Le projet prévoit que tous les nouveaux migrants arrivant sur les îles grecques seront renvoyés en Turquie. Pour chaque Syrien renvoyé, les Européens "réinstalleraient" dans l'UE un autre Syrien depuis la Turquie, laquelle obtiendrait aussi en contrepartie une relance de ses négociations d'adhésion.
Le problème chypriote
Nicosie n'apprécie guère la perspective offerte à Ankara d'ouvrir "de nouveaux chapitres aussi vite que possible" dans ses négociations d'adhésion à l'UE. La République de Chypre, divisée en deux depuis l'invasion de la partie nord par la Turquie en 1974, martèle qu'elle "n'a pas l'intention d'approuver" cette contrepartie si "la Turquie ne respecte pas ses obligations".
"Il n'est pas question d'imposer à Chypre l'ouverture d'un chapitre particulier", assure un diplomate participant aux tractations entre Européens. Reste donc à savoir quels engagements d'Ankara seraient susceptibles de lever les objections de Nicosie.
Les visas et les droits de l'Homme
La France a aussi posé des réserves sur une autre contrepartie: l'accélération du processus de suppression des visas pour les Turcs dans l'espace Schengen, qui prévoit 72 critères précis à remplir. La Turquie espère obtenir cette exemption dès juin, mais il n'y aura "aucune concession" sur le respect des critères, a prévenu le président français François Hollande. Plusieurs diplomates doutent de la possibilité de respecter les conditions posées dans un laps de temps si court.
D'autres pays, notamment l'Autriche, ont exprimé leurs réticences sur le terrain des "valeurs", s'inquiétant de trop larges concessions au régime islamo-conservateur turc, accusé de dérive autoritaire.

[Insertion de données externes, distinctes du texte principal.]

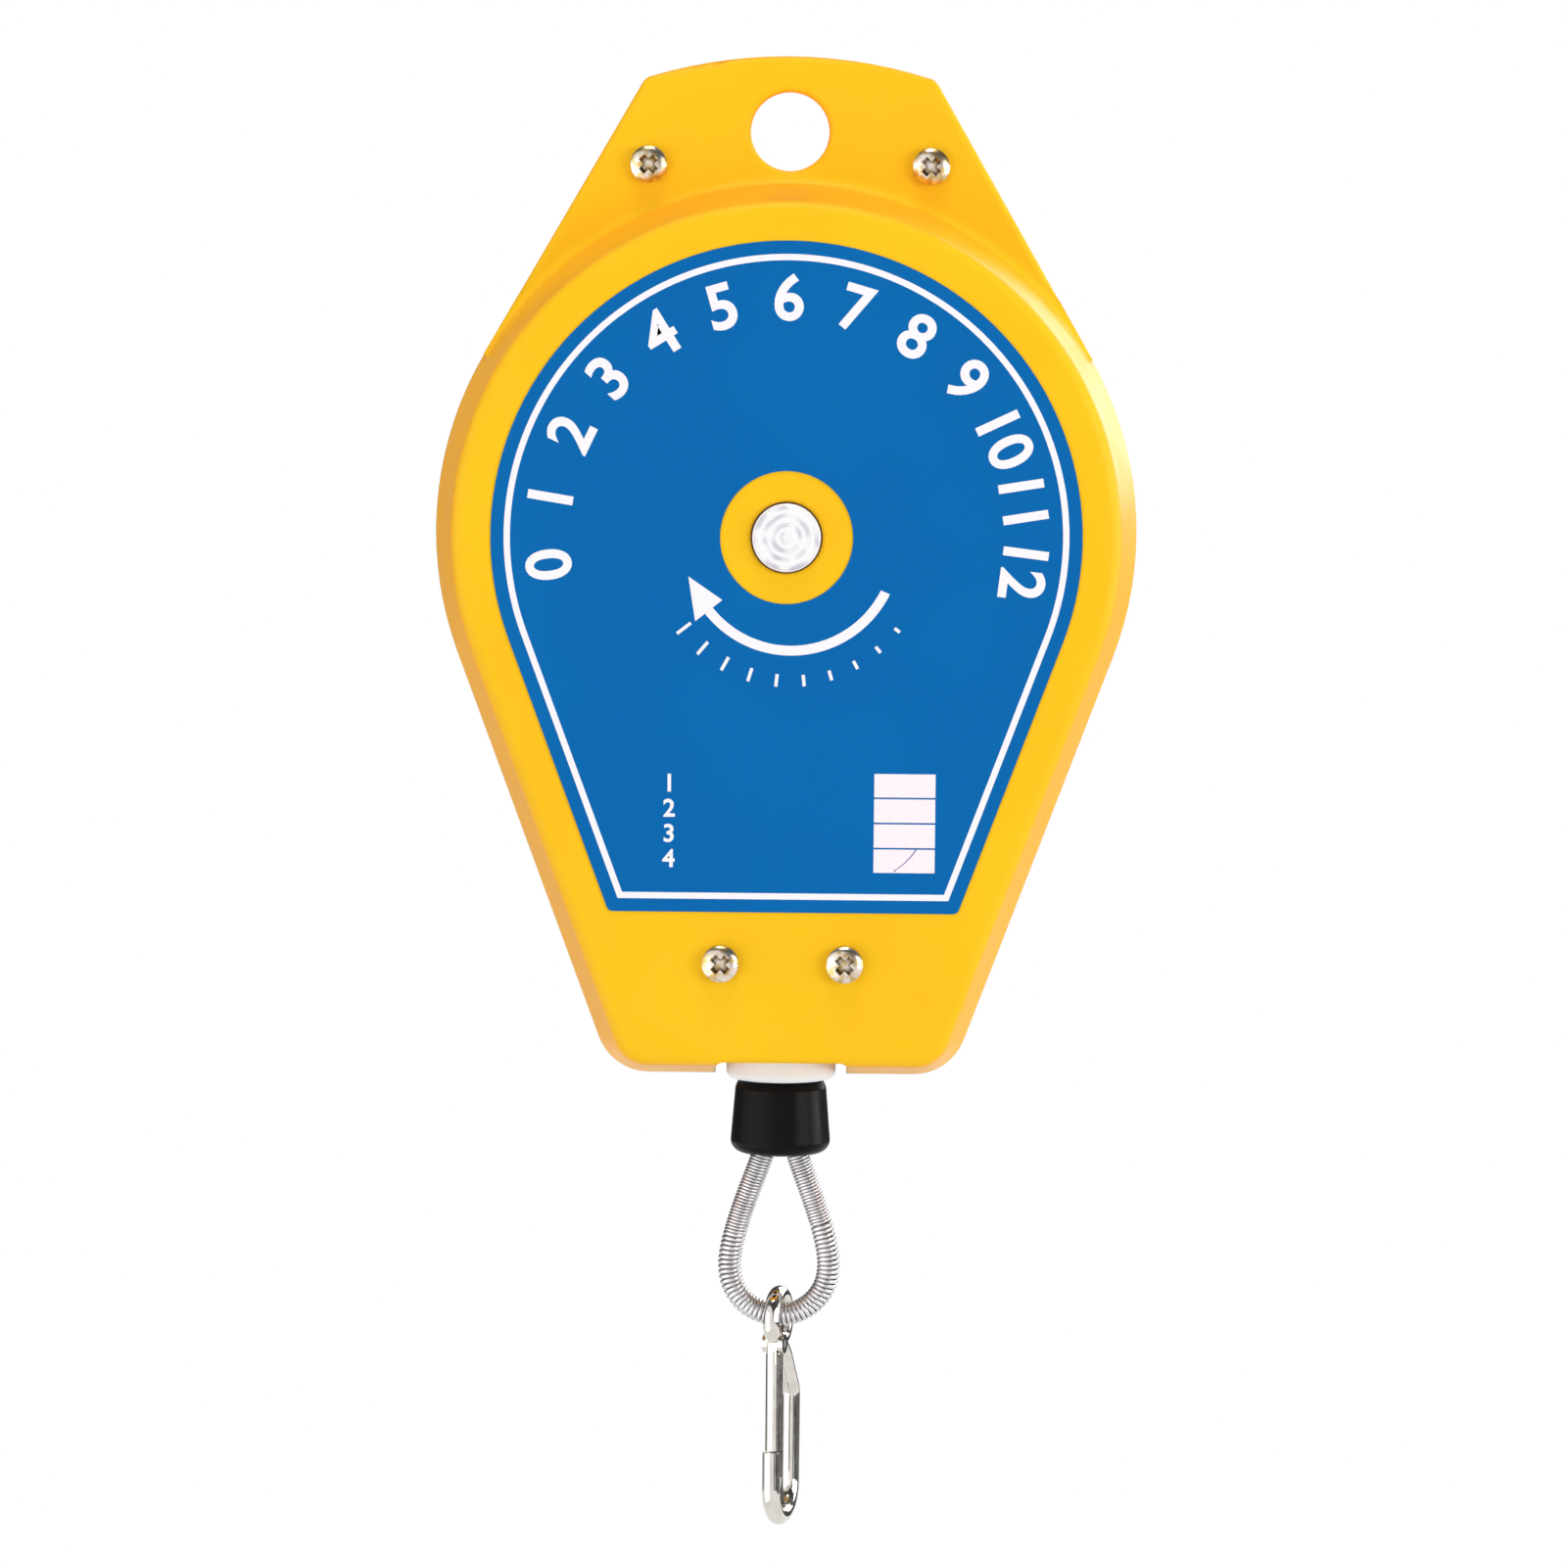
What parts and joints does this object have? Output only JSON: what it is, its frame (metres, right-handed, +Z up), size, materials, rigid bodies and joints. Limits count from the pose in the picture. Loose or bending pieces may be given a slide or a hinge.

La Hongrie de Viktor Orban a elle prévenu qu'elle mettrait son "veto" à tout engagement contraignant en matière de "réinstallations" de demandeurs d'asile dans l'UE.
Les méthodes de Merkel agacent à Bruxelles
La manière inhabituelle dont s'est noué le projet d'accord a laissé des séquelles. Le texte a été négocié à la veille du sommet du 7 mars entre la chancelière allemande Angela Merkel et le Premier ministre turc Ahmet Davutoglu, en présence du Premier ministre néerlandais Mark Rutte.
Les autres chefs d'Etat n'étaient pas au courant. Ni surtout le président du Conseil européen, Donald Tusk, pourtant chargé par les Etats membres de négocier avec Ankara, et qui a découvert comme eux le texte de l'accord le jour du sommet. L'entourage du Polonais n'a pas caché son irritation, même s'il a rapidement endossé les grandes lignes du fruit des tractations germano-turques, à l'instar de la Commission européenne.
Résultat: tout en admettant l'intérêt de la "proposition turque", de nombreux Etats membres n'ont pas hésité à dire tout haut leurs doutes sur les faiblesses d'un texte rédigé à leur insu, et sur les concessions promises à la Turquie par une Allemagne s'érigeant en porte-parole de l'UE.
La légalité de l'accord en question
Le projet d'accord a été accueilli par un concert de critiques. L'ONU a notamment mis en garde contre l'illégalité des "possibles expulsions collectives et arbitraires". A Bruxelles, depuis 10 jours, c'est le branle-bas de combat parmi les juristes spécialisés des institutions, chargés de faire entrer le texte dans les clous du droit international et européen.
La Commission européenne a assuré mercredi que le renvoi de tous les demandeurs d'asile vers la Turquie serait conforme au droit, car la Grèce va reconnaître que la Turquie est un "pays tiers sûr", où ils seront en mesure de recevoir la protection qu'ils demandent. Chaque demandeur aura droit à une procédure individualisée sur les îles grecques, et il pourra faire appel contre son renvoi en Turquie, selon l'exécutif européen.
"La première chose que fera un juge en cas de recours, c'est de saisir la Cour de justice de l'UE" pour tester la conformité de ces renvois avec le droit européen, prédit un juriste bruxellois. Une procédure qui pourrait avoir pour effet de suspendre tous les renvois, prévient-il.
Les doutes autour du "un pour un"
Cet engagement européen, qui ne concerne que les Syriens, inquiète plusieurs pays de l'Union, qui s'est déjà déchirée pour se répartir des demandeurs d'asile depuis l'Italie et la Grèce (160.000 places agréées, moins de 1.000 remplies).
Pour les rassurer, la Commission assure qu'il n'y aura aucun nouvel effort dans l'immédiat: le dispositif ferait appel, dans un premier temps, à 72.000 places d'accueil prévues dans deux schémas de répartition déjà décidés par les 28, mais non encore utilisés. Au-delà, "l'accord devrait être revu", précise un document servant de base de négociation qui a fuité.